The Trifecta of All-Natural Cleaning Agents
Calling all special agents, cleaning agents, that is. At the front of the non-toxic, all-natural line-up: baking soda, vinegar, and rubbing alcohol.
As of this morning, I might have to add Dr. Bronner’s bar of hand soap, too – a happy surprise – but more on that later.
Baking Soda, #1 among Cleaning Agents
Among cleaning agents, this may be my favorite, all-natural workhorse of cleaning wonder. The magic that really hooked me: how the paste of a blob of baking soda with a drop or two of water could wipe off coffee and tea stains with barely a flick of the wrist. Seriously, this is incredible. Where I used to lean into the stains with a pretty severe bristly sponge, hoping at least to diminish them, this combo, applied with two tiny fingers, erases them quick as morals on a politician.
All you need to do is knock a tablespoon or so from that peppy orange box of Arm&Hammer into the cup. Add only the tiniest smidgen of water – by “drop or two,” I mean it. And that’s it. Swirl around with a couple fingers, and you’ll see what I mean. Rinse, and you’re good to go.
I’ve used the same baking soda paste technique on some mysterious grunge (reconstituted drywall dust?) stuck to the new tile floor in work boot and other random patterns. So far, it’s resisted all other cleaners. Voila! The baking soda paste trick works there too. Trouble there, is the expanse – miles of floor versus inches of mug. If you’ve got an idea for that, bring it on.
Vinegar, could tie for #1 among Cleaning Agents
We’re talking a jug o’ white. I’ve heard of people using white vinegar for all sorts of things, from getting the underarm smell out of “dry-clean only” blouses to sprucing up the colors of old rugs. These I haven’t tried.
But for cleaning agents that can take on the fridge, microwave, and oven, I can say: equal parts vinegar and water work wonders.
Or this: together with equal parts alcohol and water with a droplet of eco-friendly dish soap, it makes a great all-purpose cleaner.
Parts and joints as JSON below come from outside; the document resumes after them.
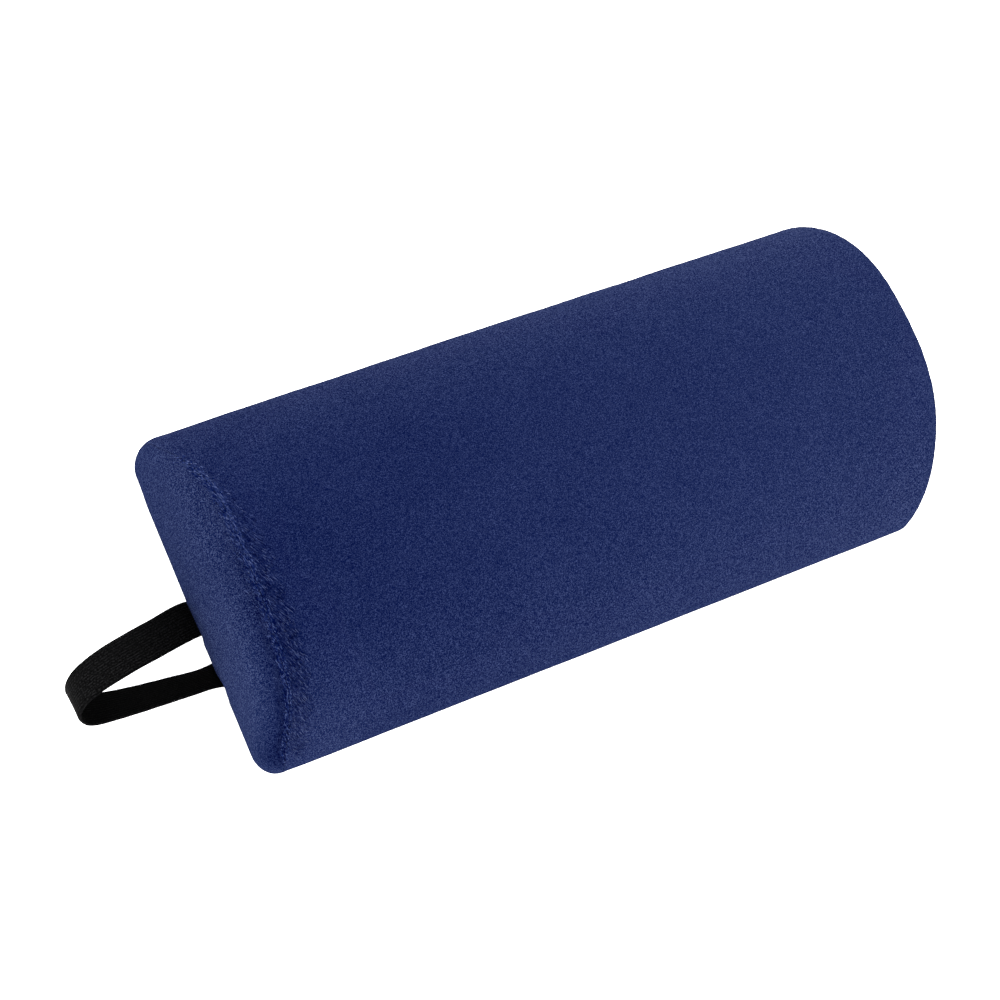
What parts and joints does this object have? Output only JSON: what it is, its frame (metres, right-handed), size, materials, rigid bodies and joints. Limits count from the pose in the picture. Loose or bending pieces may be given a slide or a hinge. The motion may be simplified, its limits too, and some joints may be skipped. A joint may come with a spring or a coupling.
{
  "type": "half-round lumbar roll cushion",
  "caption": "Half-round filled lumbar roll with a flat back, a domed velour crown, sewn end panels and an elastic strap that loops out at one end.",
  "frame": {"origin": "middle of the flat back, on the surface that the roll lies on", "axes": "+X along the roll's length, away from the end with the strap loop; +Y across its width; +Z from the flat back up to the crown"},
  "size_m": [0.3653, 0.1416, 0.0844],
  "materials": {
    "navy_velour": "short-pile navy velour",
    "navy_velour_end": "short-pile navy velour, pile brushed the other way",
    "black_elastic": "black woven elastic with fine lengthwise ribs"
  },
  "bodies": {
    "root": {"filled_wrap": "navy_velour", "end_panel_left": "navy_velour_end", "end_panel_right": "navy_velour_end", "elastic_strap": "black_elastic"}
  },
  "joints": []
}
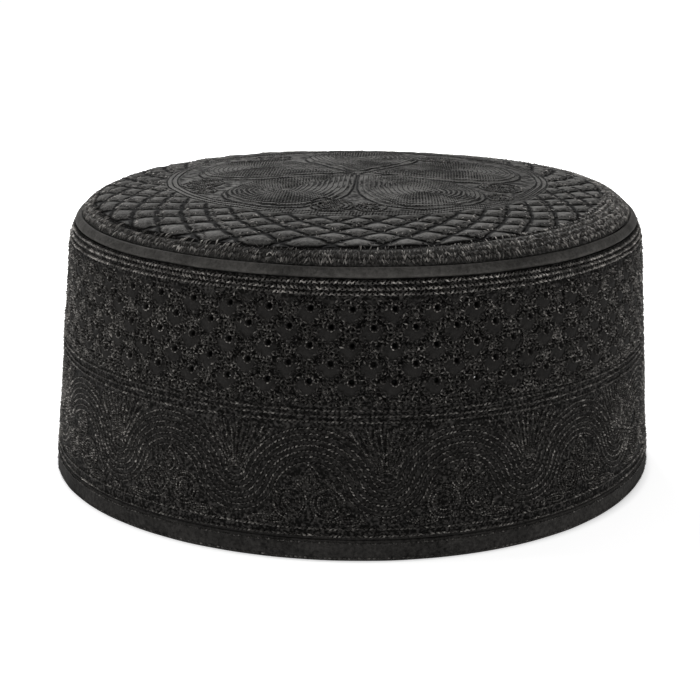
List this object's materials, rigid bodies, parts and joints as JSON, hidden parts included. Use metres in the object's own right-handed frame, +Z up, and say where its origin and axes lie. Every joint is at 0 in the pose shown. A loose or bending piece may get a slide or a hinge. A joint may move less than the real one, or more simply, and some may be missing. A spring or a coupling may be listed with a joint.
{
  "type": "prayer cap",
  "caption": "Stiff round brimless prayer cap with a flat domed crown, a flared side pierced with eyelets, and an open rim that it stands on.",
  "frame": {"origin": "middle of the rim's box on the surface that the cap stands on", "axes": "+Z up through the crown, -Y towards the front that the picture shows, +X to its right"},
  "size_m": [0.1855, 0.1854, 0.0881],
  "materials": {
    "crown_cloth": "black cotton, quilted and embroidered with black thread",
    "strip_cloth": "smooth black folded cotton",
    "side_cloth": "black cotton, densely machine embroidered",
    "hem_cloth": "plain black cotton hem",
    "black_thread": "black embroidery thread with a low sheen"
  },
  "bodies": {
    "root": {"top_disc": "crown_cloth", "shoulder_strip": "strip_cloth", "side_band": "side_cloth", "hem_band": "hem_cloth"}
  },
  "joints": []
}
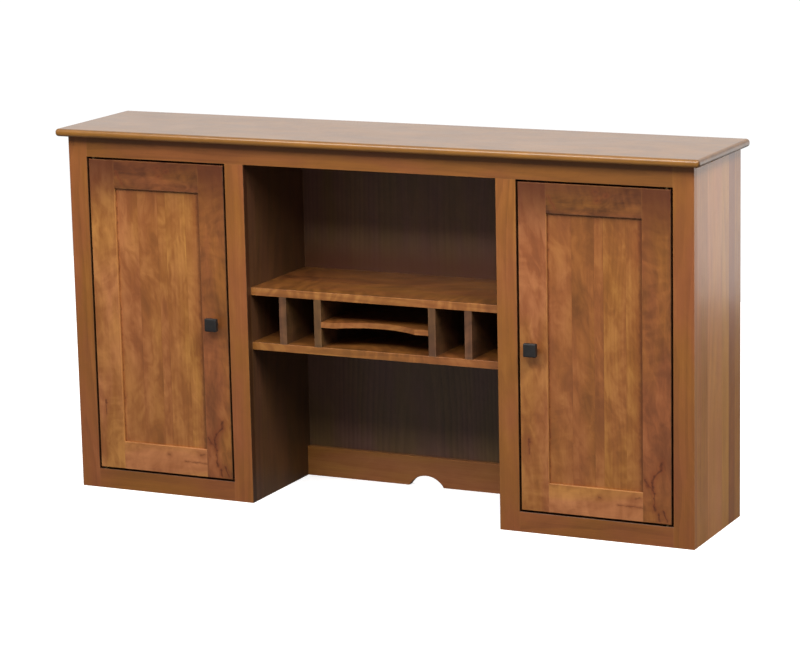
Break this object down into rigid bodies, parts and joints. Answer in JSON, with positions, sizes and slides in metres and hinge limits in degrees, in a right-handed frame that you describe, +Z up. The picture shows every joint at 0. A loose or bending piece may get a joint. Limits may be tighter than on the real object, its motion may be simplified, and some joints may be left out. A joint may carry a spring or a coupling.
{
  "type": "desk hutch",
  "caption": "Desk hutch to stand on a desk: side cupboards with inset framed doors, an open bay between them with a letter organiser, and a slab top.",
  "frame": {"origin": "under the middle of the slab, on the surface that the hutch stands on", "axes": "+X to the right as seen from the front, +Y to the back, +Z up"},
  "size_m": [1.676, 0.343, 0.908],
  "materials": {
    "top_wood": "satin lacquer over stain",
    "frame_wood": "satin lacquer over stain",
    "side_wood": "satin lacquer over stain",
    "door_wood": "satin, figured rustic boards",
    "panel_wood": "satin, glued staves",
    "inner_wood": "satin lacquer over stain",
    "organizer_wood": "satin lacquer",
    "back_plywood": "stained veneer",
    "brass": "brushed",
    "zinc_screw": "zinc plated",
    "nickel_pin": "nickel plated",
    "catch_plastic": "moulded brown",
    "black_knob": "satin black"
  },
  "bodies": {
    "root": {"top_slab": "top_wood", "face_top_rail": "frame_wood", "back_panel": "back_plywood", "back_rail": "frame_wood", "bay_front_cleat": "inner_wood", "bay_rear_cleat": "inner_wood", "slab_screws": "zinc_screw", "organizer_upper_shelf": "organizer_wood", "organizer_lower_shelf": "organizer_wood", "letter_shelf": "organizer_wood", "shelf_pins": "nickel_pin", "frame_leaf_screws": "brass", "catch_screws": "zinc_screw", "divider_1": "organizer_wood", "divider_2": "organizer_wood", "divider_3": "organizer_wood", "divider_4": "organizer_wood", "left_side_panel": "side_wood", "left_partition": "inner_wood", "left_cabinet_floor": "inner_wood", "left_cabinet_cleat": "inner_wood", "left_outer_stile": "frame_wood", "left_inner_stile": "frame_wood", "left_bottom_rail": "frame_wood", "left_lower_shelf": "inner_wood", "left_upper_shelf": "inner_wood", "left_frame_leaves": "brass", "left_catch": "catch_plastic", "right_side_panel": "side_wood", "right_partition": "inner_wood", "right_cabinet_floor": "inner_wood", "right_cabinet_cleat": "inner_wood", "right_outer_stile": "frame_wood", "right_inner_stile": "frame_wood", "right_bottom_rail": "frame_wood", "right_lower_shelf": "inner_wood", "right_upper_shelf": "inner_wood", "right_frame_leaves": "brass", "right_catch": "catch_plastic"},
    "left_door": {"left_door_hinge_stile": "door_wood", "left_door_free_stile": "door_wood", "left_door_top_rail": "door_wood", "left_door_bottom_rail": "door_wood", "left_door_panel": "panel_wood", "left_door_leaves": "brass", "left_door_leaf_screws": "brass", "left_strike_plate": "zinc_screw", "left_knob": "black_knob", "left_knob_screw": "zinc_screw"},
    "right_door": {"right_door_hinge_stile": "door_wood", "right_door_free_stile": "door_wood", "right_door_top_rail": "door_wood", "right_door_bottom_rail": "door_wood", "right_door_panel": "panel_wood", "right_door_leaves": "brass", "right_door_leaf_screws": "brass", "right_strike_plate": "zinc_screw", "right_knob": "black_knob", "right_knob_screw": "zinc_screw"}
  },
  "joints": [
    {"name": "left_door_hinge", "type": "hinge", "parent": "root", "child": "left_door", "pos_m": [-0.7492, -0.137, 0.4435], "axis": [0, 0, -1], "range_deg": [0, 110]},
    {"name": "right_door_hinge", "type": "hinge", "parent": "root", "child": "right_door", "pos_m": [0.7492, -0.137, 0.4435], "axis": [0, 0, 1], "range_deg": [0, 110]}
  ]
}
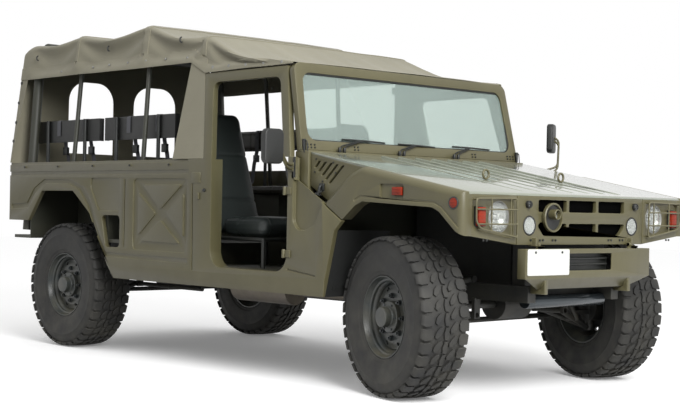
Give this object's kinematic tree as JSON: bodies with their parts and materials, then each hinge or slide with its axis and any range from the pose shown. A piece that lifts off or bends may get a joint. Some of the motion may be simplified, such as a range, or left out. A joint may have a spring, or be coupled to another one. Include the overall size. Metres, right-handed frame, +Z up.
{
  "type": "high-mobility soft-top four-wheel-drive army troop carrier",
  "caption": "Open-sided army troop carrier with a canvas top, steered wheels on wishbones, a forward-opening clamshell hood, inward-facing benches and a side-hung rear door.",
  "frame": {"origin": "on the ground, at the middle of the overall length and width", "axes": "+X forward, +Y to the vehicle's left, +Z up"},
  "size_m": [4.91, 2.81, 2.3599],
  "materials": {
    "olive_paint": "semi-matt olive drab paint",
    "frame_paint": "black chassis paint",
    "rim_paint": "dark grey-green paint",
    "exhaust_steel": "dull heated steel",
    "black_plastic": "grained black plastic",
    "black_metal": "satin black paint",
    "glass": "clear laminated glass",
    "lamp_glass": "fluted lamp lens",
    "amber_lens": "orange lens",
    "red_lens": "red lens",
    "canvas": "waxed khaki canvas",
    "seat_vinyl": "dark green-black vinyl",
    "tyre": "worn black rubber"
  },
  "bodies": {
    "root": {"bench_seats": "seat_vinyl", "body_side_left": "olive_paint", "body_side_right": "olive_paint", "canopy": "canvas", "canopy_bows": "black_metal", "chassis_frame": "frame_paint", "cowl": "olive_paint", "dashboard": "black_plastic", "driveline": "frame_paint", "engine": "frame_paint", "exhaust": "exhaust_steel", "floor_pan": "olive_paint", "front_bumper": "olive_paint", "front_seats": "seat_vinyl", "fuel_tanks": "black_plastic", "mirrors": "black_metal", "rear_panel": "olive_paint", "seat_frames": "black_metal", "suspension": "frame_paint", "tail_lamps": "red_lens", "wheel_liners": "black_plastic", "windscreen_frame": "olive_paint", "windscreen_glass": "glass", "wipers": "black_metal"},
    "hood": {"hood_panel": "olive_paint", "fender_right": "olive_paint", "fender_left": "olive_paint", "front_grille": "olive_paint", "headlamps": "lamp_glass", "front_lamps": "lamp_glass", "amber_lamps": "amber_lens", "hood_fittings": "olive_paint"},
    "rear_door": {"rear_door": "olive_paint"},
    "steering_wheel": {"steering_wheel": "black_plastic"},
    "tie_rod_front": {"tie_rod_front": "frame_paint"},
    "tie_rod_rear": {"tie_rod_rear": "frame_paint"},
    "knuckle_front_right": {"knuckle_front_right": "frame_paint"},
    "wheel_front_right": {"tyre_front_right": "tyre", "rim_front_right": "rim_paint"},
    "knuckle_front_left": {"knuckle_front_left": "frame_paint"},
    "wheel_front_left": {"tyre_front_left": "tyre", "rim_front_left": "rim_paint"},
    "knuckle_rear_right": {"knuckle_rear_right": "frame_paint"},
    "wheel_rear_right": {"tyre_rear_right": "tyre", "rim_rear_right": "rim_paint"},
    "knuckle_rear_left": {"knuckle_rear_left": "frame_paint"},
    "wheel_rear_left": {"tyre_rear_left": "tyre", "rim_rear_left": "rim_paint"}
  },
  "joints": [
    {"name": "hood_open", "type": "hinge", "parent": "root", "child": "hood", "pos_m": [2.413, 0, 0.895], "axis": [0, 1, 0], "range_deg": [0, 75]},
    {"name": "rear_door_open", "type": "hinge", "parent": "root", "child": "rear_door", "pos_m": [-2.3393, 0.424, 1.1], "axis": [0, 0, -1], "range_deg": [0, 100]},
    {"name": "steer_front_right", "type": "hinge", "parent": "root", "child": "knuckle_front_right", "pos_m": [1.8425, -0.85, 0.465], "axis": [0, 0, 1], "range_deg": [-16.6, 47.4]},
    {"name": "roll_front_right", "type": "hinge", "parent": "knuckle_front_right", "child": "wheel_front_right", "pos_m": [1.82657, -0.90785, 0.465], "axis": [0.2656, 0.9641, 0], "continuous": true},
    {"name": "steer_front_left", "type": "hinge", "parent": "root", "child": "knuckle_front_left", "pos_m": [1.8425, 0.85, 0.465], "axis": [0, 0, 1], "range_deg": [-16.6, 47.4]},
    {"name": "roll_front_left", "type": "hinge", "parent": "knuckle_front_left", "child": "wheel_front_left", "pos_m": [1.85843, 0.90785, 0.465], "axis": [0.2656, 0.9641, 0], "continuous": true},
    {"name": "tie_rod_front_swing", "type": "hinge", "parent": "knuckle_front_right", "child": "tie_rod_front", "pos_m": [1.65714, -0.65684, 0.3977], "axis": [0, 0, 1], "range_deg": [-55.98, 19.67]},
    {"name": "steer_rear_right", "type": "hinge", "parent": "root", "child": "knuckle_rear_right", "pos_m": [-1.5525, -0.85, 0.465], "axis": [0, 0, 1], "range_deg": [-12, 12]},
    {"name": "roll_rear_right", "type": "hinge", "parent": "knuckle_rear_right", "child": "wheel_rear_right", "pos_m": [-1.5525, -0.91, 0.465], "axis": [0, 1, 0], "continuous": true},
    {"name": "steer_rear_left", "type": "hinge", "parent": "root", "child": "knuckle_rear_left", "pos_m": [-1.5525, 0.85, 0.465], "axis": [0, 0, 1], "range_deg": [-12, 12]},
    {"name": "roll_rear_left", "type": "hinge", "parent": "knuckle_rear_left", "child": "wheel_rear_left", "pos_m": [-1.5525, 0.91, 0.465], "axis": [0, 1, 0], "continuous": true},
    {"name": "tie_rod_rear_swing", "type": "hinge", "parent": "knuckle_rear_right", "child": "tie_rod_rear", "pos_m": [-1.7825, -0.713, 0.3977], "axis": [0, 0, 1], "range_deg": [-14.38, 14.38]},
    {"name": "steering_wheel_turn", "type": "hinge", "parent": "root", "child": "steering_wheel", "pos_m": [0.7225, 0.56, 1.33], "axis": [-0.6428, 0, 0.766], "range_deg": [-266, 759]}
  ],
  "couplings": [
    {"joint": "steer_front_left", "follows": "steer_front_right", "ratio": 1},
    {"joint": "tie_rod_front_swing", "follows": "steer_front_right", "ratio": -1.179},
    {"joint": "steer_rear_left", "follows": "steer_rear_right", "ratio": 1},
    {"joint": "tie_rod_rear_swing", "follows": "steer_rear_right", "ratio": -1.19},
    {"joint": "steering_wheel_turn", "follows": "steer_front_right", "ratio": 16}
  ]
}
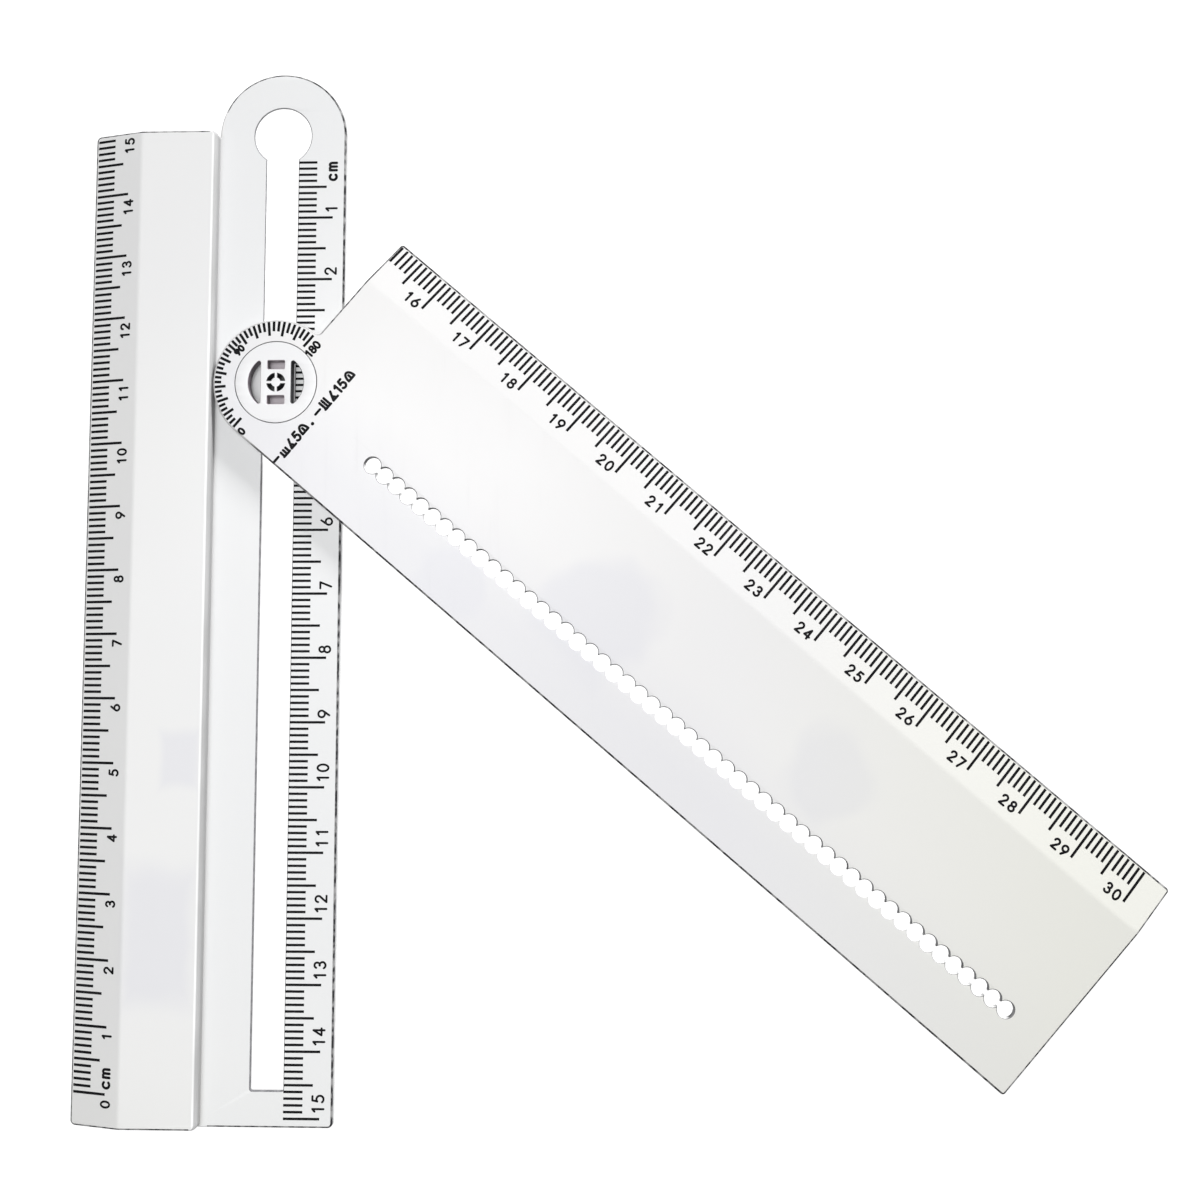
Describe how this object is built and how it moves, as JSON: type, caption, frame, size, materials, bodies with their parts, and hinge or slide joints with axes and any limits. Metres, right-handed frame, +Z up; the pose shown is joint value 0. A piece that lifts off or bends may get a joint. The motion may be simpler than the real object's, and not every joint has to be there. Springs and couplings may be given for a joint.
{
  "type": "folding slide ruler",
  "caption": "Flat plastic drafting ruler with a bevelled scale and a slotted plate, and a second bevelled ruler that swings and slides on it about a flush button.",
  "frame": {"origin": "underside of the base's thick half, midway across it and level with the zero line of its scale", "axes": "+X across the base towards its slotted plate, +Y along the base towards its round end, +Z up out of the printed face"},
  "size_m": [0.1664, 0.1649, 0.003],
  "materials": {
    "base_plastic": "white injection-moulded plastic, glossy, very slightly blue",
    "arm_plastic": "white injection-moulded plastic, glossy, very slightly warm",
    "button_plastic": "white injection-moulded plastic, satin gloss",
    "scale_ink": "black screen-printed ink: ticks, numbers and the protractor"
  },
  "bodies": {
    "base": {"base_ruler": "base_plastic"},
    "button": {"pivot_button": "button_plastic"},
    "arm": {"swing_arm": "arm_plastic"}
  },
  "joints": [
    {"name": "button_slide", "type": "slide", "parent": "base", "child": "button", "axis": [0, 1, 0], "range_m": [-0.1049, 0.0403]},
    {"name": "arm_swing", "type": "hinge", "parent": "button", "child": "arm", "pos_m": [0.02025, 0.10935, 0], "axis": [0, 0, 1], "range_deg": [-49.4, 59.6]}
  ]
}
I keep a spray bottle of this mixture on hand for general cleanup all over the house. (But I don’t use it on wood.)
Once you accept that vinegar’s smell is the smell of clean, it’s quite nice. I’d say addictive, if I were that sort of housekeeper. But I’m not. It’s a pretty good kitchen, after all. The occasional clean will do it for me.
Speaking of occasional, one of my favorite vinegar-as-cleaner uses is on glass. Specifically, glass smudged with the warm wet nose of a dog. Some years ago, I had a hound who let me know that he wanted to come back into the house not by scratching or whining. He’d lick the door. Here’s his pic. How could I be angry?
Now we’ve got a big sliding glass door and a pup who’s always on the wrong side of it. Soooo, yup, smudge city.
Who, me?
Here’s a solution that works GREAT! a combo of 1-2 parts vinegar to ten parts water. Spray it on, and the smudges wipe straight away. (You can put any used paper towels into the compost!) I learned that when I got new windows that I didn’t know at the time had a kind of film on them. The installer said to use this mixture. I am converted. And for that doggie graddoo? perfect.
Rubbing Alcohol – Cleaning Agents Assassin Class
We’re not talking beer, wine, or even spirits. We’re talking see-through, crystal-clear, get it in the drugstore alcohol. Its main benefit – best assassin of germs among cleaning agents. Which is why it goes into the daily all-purpose cleaner I mentioned above. Did I say “daily”? Sheesh. A daily cleaner I am not; but if I were,…
Anyway, here’s that recipe again: equal parts water, white vinegar, and rubbing alcohol, with a drop of dish soap for the suds, as much as anything. Use it in the kitchen, of course (a nice swipe across the countertop after handling raw meat, for example), or in the bathroom, and to give a quick swipe over door handles. With lots of tea (to drink), there’s no such thing as “cold and flu season.”
Dr. Bronner’s hand soap bar
This deserves its own post, of course (what a crazy, awesome dude); but in the meantime… I was trying to get wax out of glass candle holders. Scrape scrape scrape with my little finger nails; wipe, wipe, wipe with a paper towel. Slow going, my friends. I set the glass in the sink and proceeded to wash my hands with the cracked and stained bar of Dr. Bronner’s I happened to have at the sink. Before rinsing my hands, I rang their soapiness around the glass and can you believe it, the wax came off! Yes, it took a bit of working, but it was working! So – happy bonus surprise.
What are your favorite non-toxic, all-natural cleaning agents? I’d love to know!